@StefanPochmann said in Are hash tables ok here? They're not really O(1), are they?:

@edaengineer said in Are hash tables ok here? They're not really O(1), are they?:

But then why you assume hashmap will let an element lookup to continue being O (n)

Because I think it's so unlikely to happen that hashmap implementations don't necessarily bother avoiding it, as that would come at a price as well, a price perhaps not worth it.

I just checked two things:

C++: unordered_map::find says *"Constant on average, worst case linear in the size of the container"*. If it were constant amortized time, why wouldn't they say so? They do say it for vector::push_back.

Java: HashMap, if I understand that description correctly (didn't it read it thoroughly yet), uses linear lists for small buckets and trees with O(log n) for large buckets. And I think this and this is where they're searched and I don't see any reorganization efforts. Do you?

It will resize or modify hashing

Can you show evidence for that? Which implementations do that?

Very useful links!

This actually supports the idea that the notion of "amortized complexity" for unordered Map/ hash map isn't meaningful (and not that amortized complexity is O (n) for maps), which is something that I was trying to get at in my first post on this topic (but couldnt fully phrase it then and your post helped).

In other words, since no rehashing or collision avoidance is occurring for maps, it's reasonable to talk of average complexity of O (1) for a map instead of talking about amortized complexity of O (n). Reason being, the notion of amortization (which means whittling down or distributing cost over a larger input sample) is meaningful only when there is a substantial/abnormal high cost incurred in an otherwise regularly occurring single step of a function, like the case with vector insertion. It's a regular operation that after n steps will have an O (n) cost for even the most average/random input data sample. So it makes sense to talk about amortized complexity of vector insertion.

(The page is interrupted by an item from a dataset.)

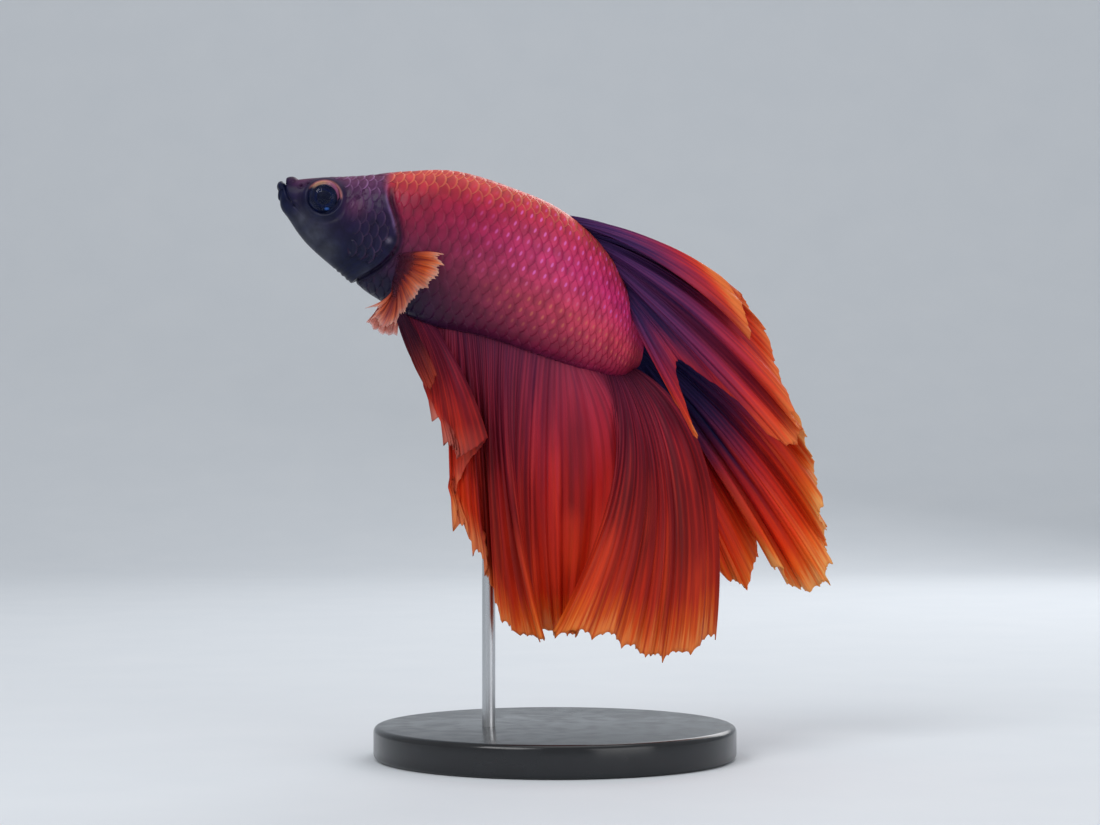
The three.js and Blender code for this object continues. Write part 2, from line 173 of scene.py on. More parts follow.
def settle(piece, material, slot, *nodes):
    # smooth faces in their material, then the piece takes its nodes' place on the one body
    piece.data.materials.append(material)
    pick(piece)
    bpy.ops.object.shade_smooth()
    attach(piece, "root")
    if nodes:
        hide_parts(*nodes)


def addNode(tree, kind, inputs=(), out=0, stops=None, **settings):
    # a node with its settings, links and colour stops; returns the output that is asked for
    node = tree.nodes.new("ShaderNode" + kind)
    for name, value in settings.items():
        setattr(node, name, value)
    for name, value in inputs.items() if isinstance(inputs, dict) else enumerate(inputs):
        if isinstance(value, bpy.types.NodeSocket):
            tree.links.new(value, node.inputs[name])
        else:
            node.inputs[name].default_value = linear(value) if isinstance(value, str) else value
    for i, (place, colour) in enumerate((stops or {}).items()):
        elements = node.color_ramp.elements
        stop = elements[i] if i < 2 else elements.new(place)
        stop.position = place
        stop.color = linear(colour)
    return node.outputs[out] if node.outputs else None


def amountOf(tree, *amounts):
    # the product of the amounts: each is a number, a node's output or the name of a stored value, or
    # one of these with a start and an end that it fades in between
    shares = []
    for amount in amounts:
        if isinstance(amount, tuple):
            amount = addNode(tree, "MapRange", (amountOf(tree, amount[0]), *amount[1:]),
                             interpolation_type="SMOOTHSTEP")
        elif isinstance(amount, str):
            amount = addNode(tree, "Attribute", out="Fac", attribute_name=amount)
        shares.append(amount)
    total = shares[0]
    for share in shares[1:]:
        total = addNode(tree, "Math", [total, share], operation="MULTIPLY")
    return total


def layOver(tree, colour, cover, *amounts):
    # the cover shows over the colour by the product of the amounts
    return addNode(tree, "Mix", {0: amountOf(tree, *amounts), 6: colour, 7: cover}, 2, data_type="RGBA")


def repeats(size):
    # a pattern's scale on Object coordinates, from its real size in millimetres
    return 1 / (size * mm)


def newMaterial(name):
    material = bpy.data.materials.new(name)
    material.use_nodes = True
    material.node_tree.nodes.clear()
    return material, material.node_tree


body = {
    # lips to tail root: the back's and the belly's [x, z], the middle's y, the half width
    "back": [[-32.9, 68.1], [-31.8, 68.8], [-28.3, 69.2], [-23.3, 69.4], [-17.8, 69.9], [-11.8, 69.9],
             [-5.3, 68.0], [0.5, 65.5], [5.4, 61.3], [8.4, 56.0], [10.2, 51.4]],
    "belly": [[-32.9, 66.3], [-32.3, 64.6], [-29.8, 61.0], [-25.2, 57.1], [-20.6, 54.0], [-15.1, 51.3],
              [-8.9, 50.0], [-1.9, 47.7], [3.7, 45.9], [7.5, 45.1], [10.0, 46.2]],
    "bend": [0, 0, 0, 0, 0, 0, 0.4, 2.0, 5.4, 9.6, 13.4],
    "halfWidth": [1.0, 1.8, 3.2, 4.4, 5.0, 5.3, 5.1, 4.4, 3.4, 2.4, 1.2],
    "keel": 0.13,  # how much narrower the belly is than the back
    "roundness": 0.92,  # of the section, 1 for an ellipse
    "skinDepth": 0.13,  # the skin lies this far inside the coat's outside
    "lipCap": 0.03,  # the share of t that rounds off each end
    "tailCap": 0.02,
    "lipTip": [-0.3, 0, -0.1],  # how far each rounded end stands out
    "tailTip": [0.5, 1.1, -0.2],
}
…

But nothing like that happens for hash map find. For the average/random data sample the cost of O (n) wouldnt occur. So it's doesn't make sense and may not be correct to talk about amortized complexity for hash map find. Using O (1) complexity of average case for it is reasonable for all/most practical problems.

This may not cover the duplicates scenario where n duplicates are all in a linked list so hash map find is O (n) but that is a worst case scenario (we probably shouldnt refer to it as a case of amortized complexity as the amortization notion doesnt make sense for hashmap), and I think that when talking about complexity of the approach it's reasonable to assume O (1) for hash map find.